Members on both sides have very strongly held beliefs. We respect that. We respect their right to be able to debate those amendments, and I also thank those for the amendments that will not be brought up, which were not in the unanimous consent agreement. I think we had about 300 amendments when we started. We knew it was not possible to be able to vote on every one of those. So colleagues' willingness to work with us was important, and I am grateful to the people who worked with us on both sides of the aisle and those whom we will continue to work with.
This is another step in the process, as we have put together a bill that we reported out of committee with a strong bipartisan vote. Now we have brought it to the floor with a large majority. Ninety out of 100 colleagues came together to say: Yes, we should debate and discuss and work on this Agriculture Reform, Food, and Jobs Act.

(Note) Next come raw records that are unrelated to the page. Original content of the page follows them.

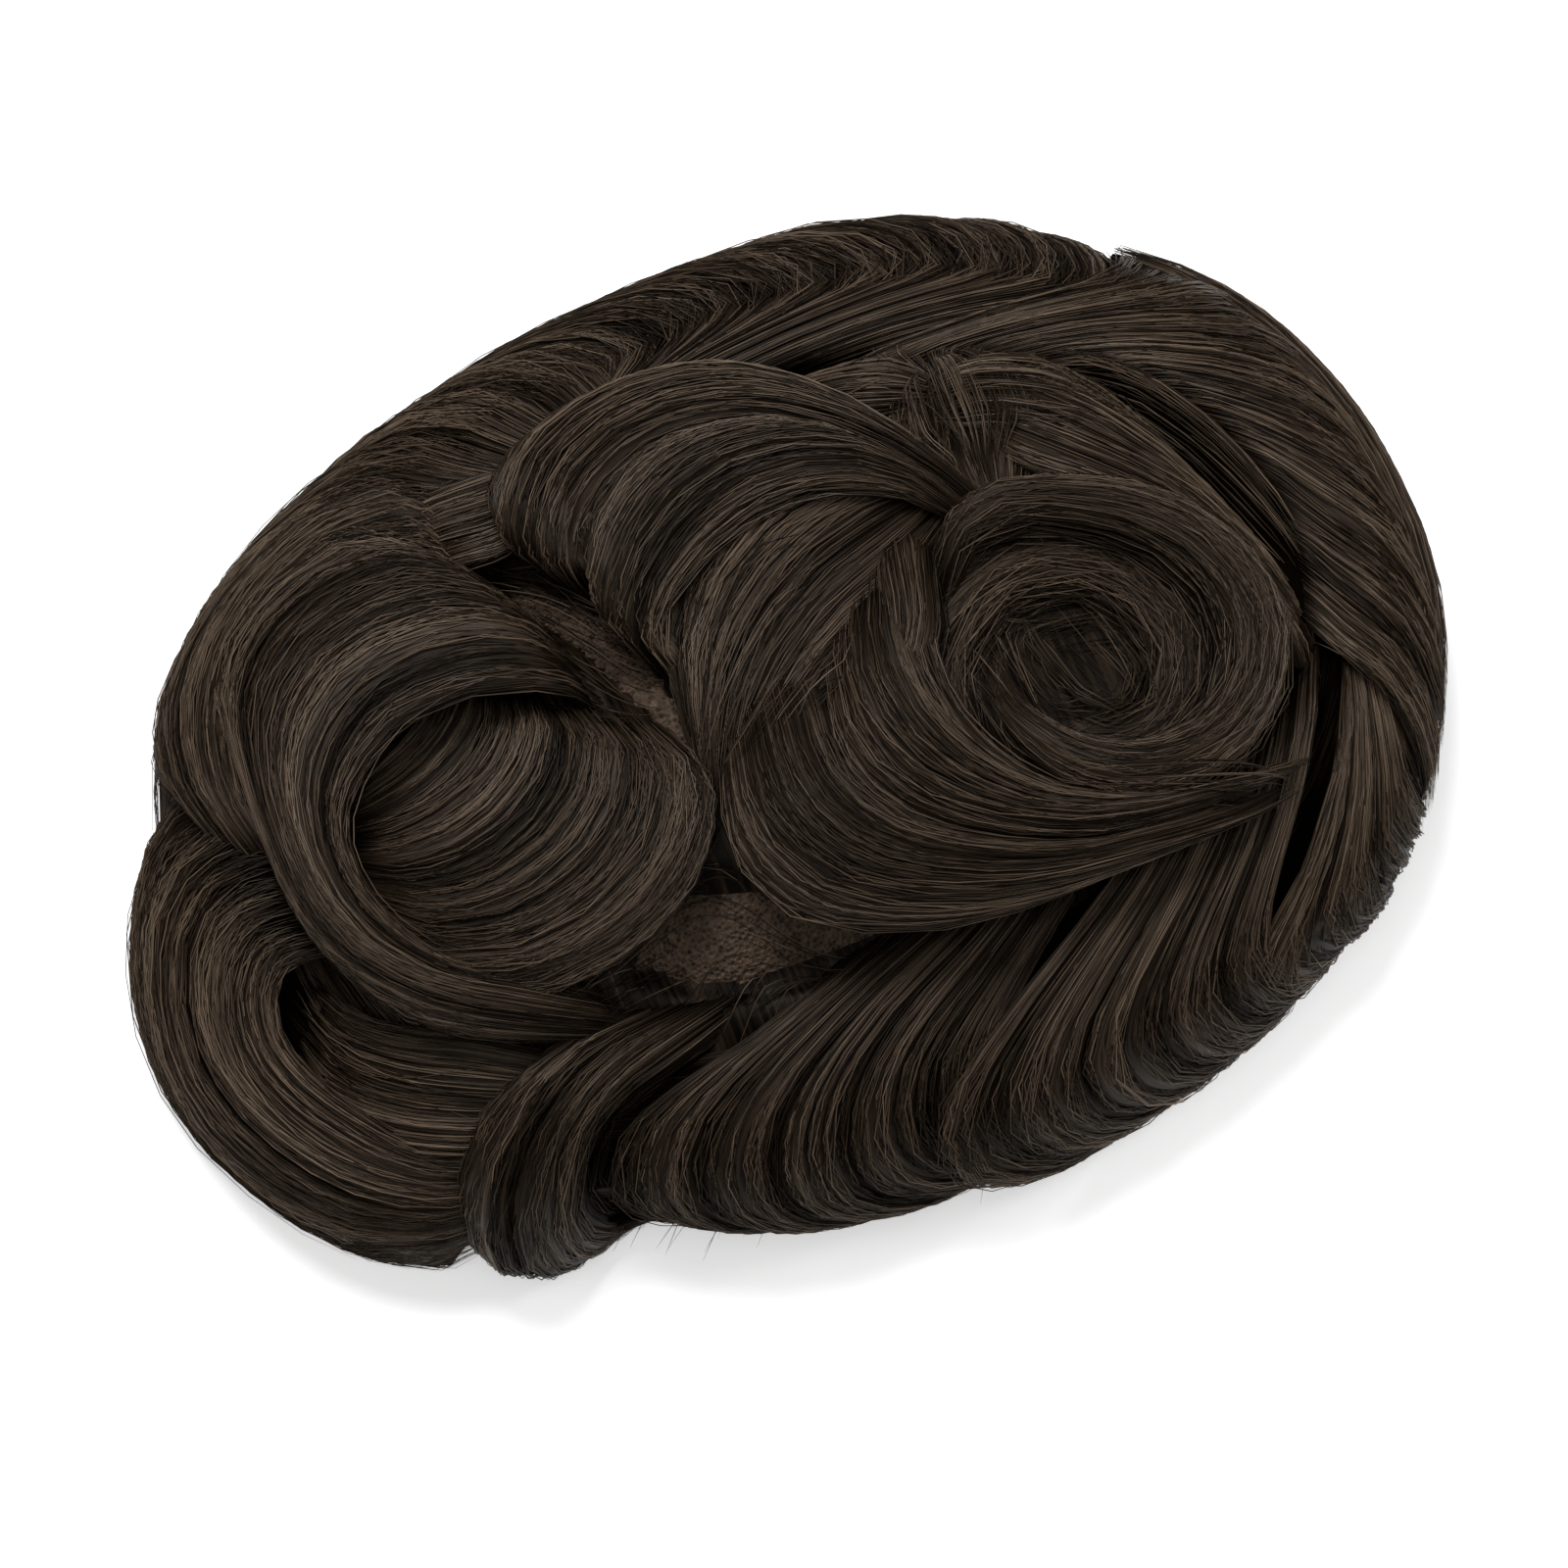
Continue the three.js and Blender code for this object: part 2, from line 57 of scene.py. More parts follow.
ROOT_GAP = 0.4 * MM
ROOT_DROP = 1.5 * MM
HAIR_LOFT = 14 * MM
HAIR_RIM = 18 * MM
ROLL_REACH = 24 * MM
ROLL_HEIGHT = 41 * MM
SWIRL_RADIUS = 35 * MM
OUTLINE_POWER = 2.2
LEAST_GAP = 0.3 * MM
PATCH_BLEND = 5 * MM

# The locks' thickness, how far their edges drop, and the ridges along them.
ROLL_DEPTH = 6.5 * MM
BAND_DEPTH = 12 * MM
BED_DEPTH = 11 * MM
WISP_DEPTH = 5 * MM
EDGE_DROP = 3.5 * MM
SEAM_DROP = 1.2 * MM
RIDGE_LENGTHS_MM = (15, 7.5, 3.6, 1.9)
CREST_PLACE = 0.48
CREST_SPREAD = 0.12
BODY_SINK = 1.6 * MM
BODY_END = 0.97
BODY_ROOT = 0.12
BODY_POINT = 0.16
BODY_UNDERSIDE = 8

# Strands. A strand stands for a wisp of a few hairs.
STRAND_RADIUS = 0.125 * MM
STRAND_PITCH = 9 * MM
STRAND_SIDES = 3
STRAND_STEPS = (7, 15)
CLUMP_WIDTH = 1.6 * MM
TONE_WIDTH = 4 * MM
STRAY_WIDTH = 4 * MM
COVERAGE = 2.12
LOOSE_SHARE = 0.05
FRINGE_SHARE = 0.08
ROOT_STRANDS = 2500
ROOT_LENGTHS_MM = (14, 30)
ROOT_LEAN = 0.16
ROOT_STEPS = 8

# A tint of 0 is nearly black, and one of 1 the lightest hair. The ridge tint paints the valleys between
# ridges darker and their crests lighter, and the body and lining tints make the hair's inner forms dark:
# these are painted shade.
# A lock's root is painted darker too, as painted shade in the crevice under it: the pair is how much darker
# the root is, and the share of its length that this painted shade fades over.
RIDGE_SHADE_TINT = 0.3 / MM
BODY_SHADE_TINT = 0.24
DOME_TINT = 0.14
LINING_SHADE_TINT = -0.1
ROOT_SHADE = (0.15, 0.12)
NO_ROOT_SHADE = (0, 1)

# The colours of the hair and the cap's mesh, from dark to light, and their places on a scale from 0 to 1.
HAIR_COLOURS = [(0.05, (0.002, 0.0013, 0.0008)), (0.45, (0.024, 0.0152, 0.009)), (1.0, (0.15, 0.105, 0.07))]
MESH_COLOURS = [(0.5, (0.012, 0.007, 0.004)), (1.0, (0.08, 0.05, 0.03))]

rng = np.random.default_rng(7)

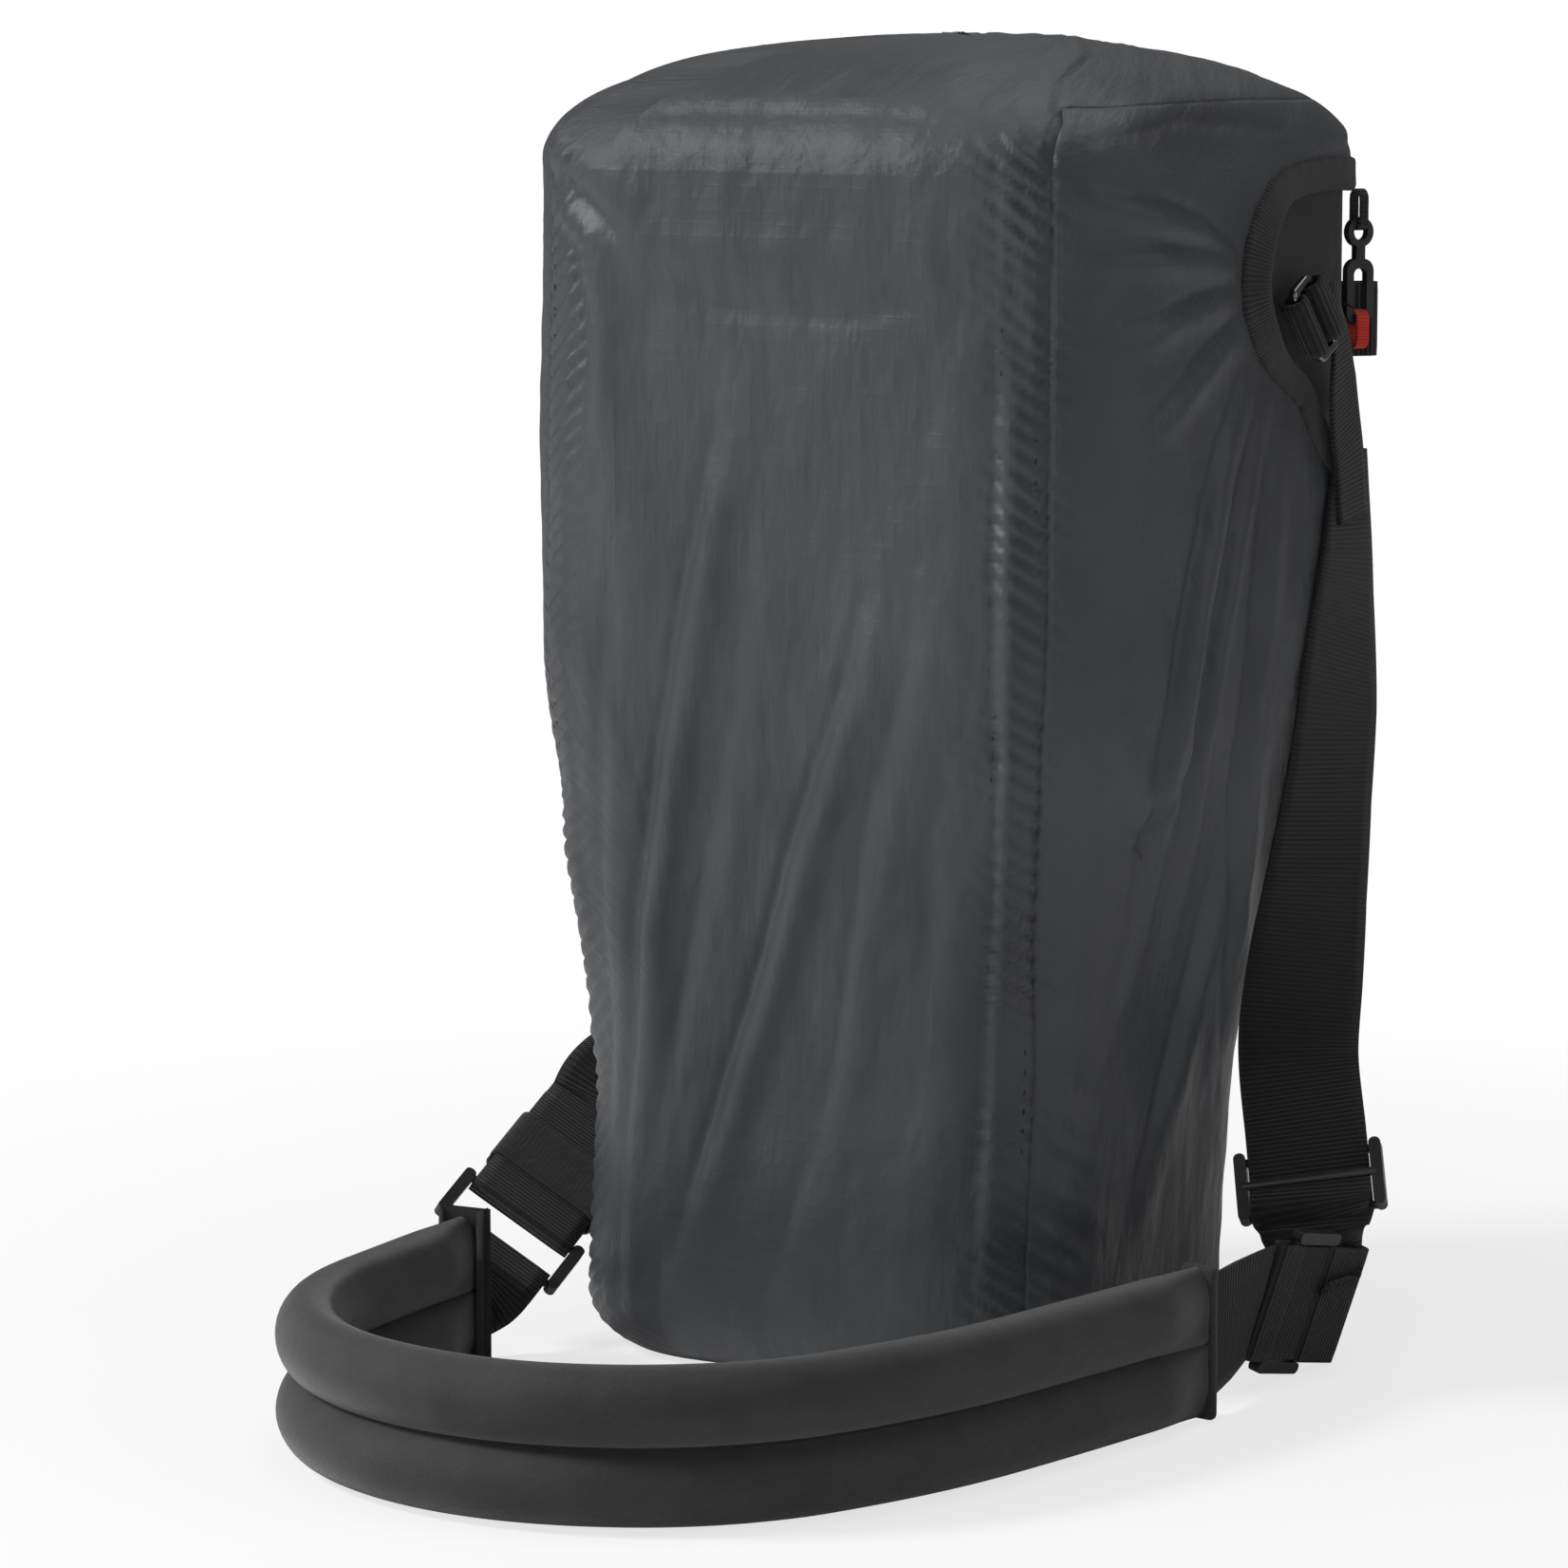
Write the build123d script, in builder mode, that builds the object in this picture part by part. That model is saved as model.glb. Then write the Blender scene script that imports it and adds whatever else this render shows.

Now, with the agreement we have, Members are saying: Yes, we should go forward and work on these amendments and have a final vote. In the democratic process, people of good will are willing to come together and have the opportunity to debate and vote. That is what it is about. I am grateful that colleagues were willing to work with us to be able to do that.
We are waiting for the final wrap-up comments. At this moment, I yield the floor and suggest the absence of a quorum.